On Gearheads and Galaxies ~

Let me start right off by saying today's post is not a product review. Not that I have anything against them, mind you, but like the teacher who said there'd be no math, I had promised to avoid them. Most of the time, anyway. Don't get me wrong, nobody loves a shiny new object more than a photographer, and every time I read about a new camera or a new lens, I mentally go through what I loosely refer to as my "budget". But I digress. This is not a product review. And yet, and yet......

I refer you to an article sent to me by my friend Doctor Dave: Canon announced that it has produced a 250-megapixel sensor that could, if they darn well wanted to, fit into a consumer grade DSLR camera. Their own description of it reads that this sensor is capable of "...distinguishing the lettering on the side of an airplane flying at a distance of approximately 18 km (11 miles) from the shooting location." And who hasn't ever wanted to do that. Obviously (I hope) this is more useful technology for law enforcement and engineering than for us studio types and, as Dr. D pointed out to me, who the heck has a lens capable of resolving 250 megapixels? Even Canon is mum on that point, but who cares. I'd happily jack up the RAM in the old Macbook and give it a whirl.
But wait, there's more.

I have also recently come across an online report of a 3.2 giga-pixel camera currently under construction. Giga. As in billion. The math geek in me is wrapping my brain around what I calculate a single file size to be (somewhere south of 10 gigabytes, yes?) while my brain ponders the astronomical possibilities: the report states that this camera will potentially record more galaxies than there are people on earth. No mention of the cost yet, and I'm pretty certain the good folks at DP Review aren't going to be writing about it. But's it's pretty damn cool, if you ask me.

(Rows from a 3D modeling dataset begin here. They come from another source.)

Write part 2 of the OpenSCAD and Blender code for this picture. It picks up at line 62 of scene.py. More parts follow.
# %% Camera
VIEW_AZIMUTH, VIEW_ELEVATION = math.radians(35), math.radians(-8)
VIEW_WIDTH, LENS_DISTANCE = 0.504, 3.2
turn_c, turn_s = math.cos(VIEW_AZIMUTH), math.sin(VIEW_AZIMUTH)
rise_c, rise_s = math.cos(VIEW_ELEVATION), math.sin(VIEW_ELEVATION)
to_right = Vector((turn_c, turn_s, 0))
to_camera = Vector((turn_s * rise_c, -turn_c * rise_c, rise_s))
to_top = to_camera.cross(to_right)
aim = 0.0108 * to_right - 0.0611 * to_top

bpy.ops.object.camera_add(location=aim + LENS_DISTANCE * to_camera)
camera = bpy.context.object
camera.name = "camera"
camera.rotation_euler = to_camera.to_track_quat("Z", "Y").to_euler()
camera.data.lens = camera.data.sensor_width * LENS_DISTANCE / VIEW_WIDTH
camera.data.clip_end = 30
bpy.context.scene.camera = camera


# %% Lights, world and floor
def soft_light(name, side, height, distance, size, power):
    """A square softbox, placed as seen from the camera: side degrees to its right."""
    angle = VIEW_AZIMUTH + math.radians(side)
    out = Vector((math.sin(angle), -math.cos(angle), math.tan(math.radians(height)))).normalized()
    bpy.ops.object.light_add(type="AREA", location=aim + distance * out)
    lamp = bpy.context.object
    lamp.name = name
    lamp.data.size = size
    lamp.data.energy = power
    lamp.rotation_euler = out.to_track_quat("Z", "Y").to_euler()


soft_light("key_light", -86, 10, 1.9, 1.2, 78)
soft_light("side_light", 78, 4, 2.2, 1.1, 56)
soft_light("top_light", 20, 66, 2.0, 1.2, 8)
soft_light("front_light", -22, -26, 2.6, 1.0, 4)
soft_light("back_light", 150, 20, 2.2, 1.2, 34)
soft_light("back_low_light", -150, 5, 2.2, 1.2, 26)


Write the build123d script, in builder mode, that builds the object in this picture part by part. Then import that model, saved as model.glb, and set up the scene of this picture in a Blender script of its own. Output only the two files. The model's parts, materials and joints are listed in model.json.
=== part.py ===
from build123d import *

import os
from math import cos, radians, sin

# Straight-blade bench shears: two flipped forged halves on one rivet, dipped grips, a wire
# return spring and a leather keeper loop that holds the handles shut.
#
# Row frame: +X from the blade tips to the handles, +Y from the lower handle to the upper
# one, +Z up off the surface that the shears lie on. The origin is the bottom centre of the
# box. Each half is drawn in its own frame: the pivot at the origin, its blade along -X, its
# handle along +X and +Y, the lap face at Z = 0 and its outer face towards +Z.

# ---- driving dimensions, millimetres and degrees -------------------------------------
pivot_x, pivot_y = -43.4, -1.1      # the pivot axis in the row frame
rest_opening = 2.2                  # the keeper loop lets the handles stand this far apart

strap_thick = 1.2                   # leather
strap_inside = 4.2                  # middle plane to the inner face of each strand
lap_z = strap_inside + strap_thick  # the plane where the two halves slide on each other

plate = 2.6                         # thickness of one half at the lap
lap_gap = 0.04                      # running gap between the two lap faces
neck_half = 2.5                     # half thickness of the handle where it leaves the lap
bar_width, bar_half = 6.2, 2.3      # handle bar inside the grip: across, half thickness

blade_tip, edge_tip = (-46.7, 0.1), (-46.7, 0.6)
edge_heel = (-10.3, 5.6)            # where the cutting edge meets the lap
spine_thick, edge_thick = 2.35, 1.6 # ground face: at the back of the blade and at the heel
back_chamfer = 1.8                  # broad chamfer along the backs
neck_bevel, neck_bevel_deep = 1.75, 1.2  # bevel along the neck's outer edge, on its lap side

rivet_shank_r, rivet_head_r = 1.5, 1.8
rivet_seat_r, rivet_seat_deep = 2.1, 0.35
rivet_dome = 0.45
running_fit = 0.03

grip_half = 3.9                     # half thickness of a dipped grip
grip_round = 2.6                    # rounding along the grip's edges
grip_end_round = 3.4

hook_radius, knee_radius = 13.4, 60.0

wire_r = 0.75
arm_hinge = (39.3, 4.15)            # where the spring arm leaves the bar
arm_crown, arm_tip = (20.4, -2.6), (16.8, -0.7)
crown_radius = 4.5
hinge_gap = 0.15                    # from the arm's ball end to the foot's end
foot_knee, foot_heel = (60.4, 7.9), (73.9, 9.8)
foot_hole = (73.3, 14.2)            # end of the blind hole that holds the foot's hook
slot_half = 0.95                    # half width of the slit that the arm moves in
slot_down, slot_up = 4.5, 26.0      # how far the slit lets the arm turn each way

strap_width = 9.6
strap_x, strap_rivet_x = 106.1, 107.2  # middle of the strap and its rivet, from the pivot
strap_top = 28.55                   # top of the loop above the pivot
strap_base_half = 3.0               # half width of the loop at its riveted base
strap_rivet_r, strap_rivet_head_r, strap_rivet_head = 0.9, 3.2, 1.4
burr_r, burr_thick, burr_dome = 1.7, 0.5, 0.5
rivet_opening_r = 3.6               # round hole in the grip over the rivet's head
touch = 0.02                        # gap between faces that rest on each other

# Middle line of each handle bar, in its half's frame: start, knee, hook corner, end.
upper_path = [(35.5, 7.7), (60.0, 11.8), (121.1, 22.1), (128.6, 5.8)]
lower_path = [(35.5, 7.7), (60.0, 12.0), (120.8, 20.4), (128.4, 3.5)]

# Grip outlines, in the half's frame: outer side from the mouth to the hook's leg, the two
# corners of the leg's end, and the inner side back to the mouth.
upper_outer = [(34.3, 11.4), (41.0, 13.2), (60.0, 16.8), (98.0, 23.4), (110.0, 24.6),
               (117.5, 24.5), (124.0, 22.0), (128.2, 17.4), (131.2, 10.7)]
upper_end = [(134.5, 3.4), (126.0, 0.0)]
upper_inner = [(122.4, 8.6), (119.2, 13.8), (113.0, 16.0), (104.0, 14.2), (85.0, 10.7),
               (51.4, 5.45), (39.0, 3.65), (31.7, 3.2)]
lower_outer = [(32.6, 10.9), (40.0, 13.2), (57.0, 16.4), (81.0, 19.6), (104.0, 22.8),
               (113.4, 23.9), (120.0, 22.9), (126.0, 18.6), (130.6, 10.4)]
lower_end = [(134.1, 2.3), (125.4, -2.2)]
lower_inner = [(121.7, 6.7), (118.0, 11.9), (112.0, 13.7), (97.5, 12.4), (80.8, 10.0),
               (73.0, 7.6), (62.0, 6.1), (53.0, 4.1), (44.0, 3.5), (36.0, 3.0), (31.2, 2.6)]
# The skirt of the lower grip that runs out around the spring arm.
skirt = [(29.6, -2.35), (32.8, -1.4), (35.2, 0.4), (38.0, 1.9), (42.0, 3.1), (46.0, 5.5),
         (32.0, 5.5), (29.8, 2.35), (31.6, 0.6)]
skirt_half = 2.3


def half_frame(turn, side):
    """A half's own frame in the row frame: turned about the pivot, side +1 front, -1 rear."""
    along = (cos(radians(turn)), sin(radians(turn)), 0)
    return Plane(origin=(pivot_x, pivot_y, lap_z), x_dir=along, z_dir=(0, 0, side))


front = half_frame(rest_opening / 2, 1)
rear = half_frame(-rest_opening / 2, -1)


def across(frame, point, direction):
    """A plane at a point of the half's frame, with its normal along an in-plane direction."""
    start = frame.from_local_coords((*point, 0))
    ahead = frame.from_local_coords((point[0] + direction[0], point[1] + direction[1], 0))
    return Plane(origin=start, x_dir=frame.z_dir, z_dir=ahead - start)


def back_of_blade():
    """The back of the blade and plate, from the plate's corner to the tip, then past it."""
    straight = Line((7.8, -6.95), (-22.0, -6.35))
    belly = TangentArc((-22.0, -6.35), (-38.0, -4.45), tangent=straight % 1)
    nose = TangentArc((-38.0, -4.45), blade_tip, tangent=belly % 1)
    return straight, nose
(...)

At some point -- like now, maybe -- it's hard to think about any of this in the context of photography. I guess a more accurate descriptor would be imaging technology, even though that sounds awfully sterile and antiseptic, but that's the romance of rocketry for you. If we get to take a peek under the universe's blankets, I'm all in.

It beats taking pictures of airplanes, even from 18 km (11 miles) away.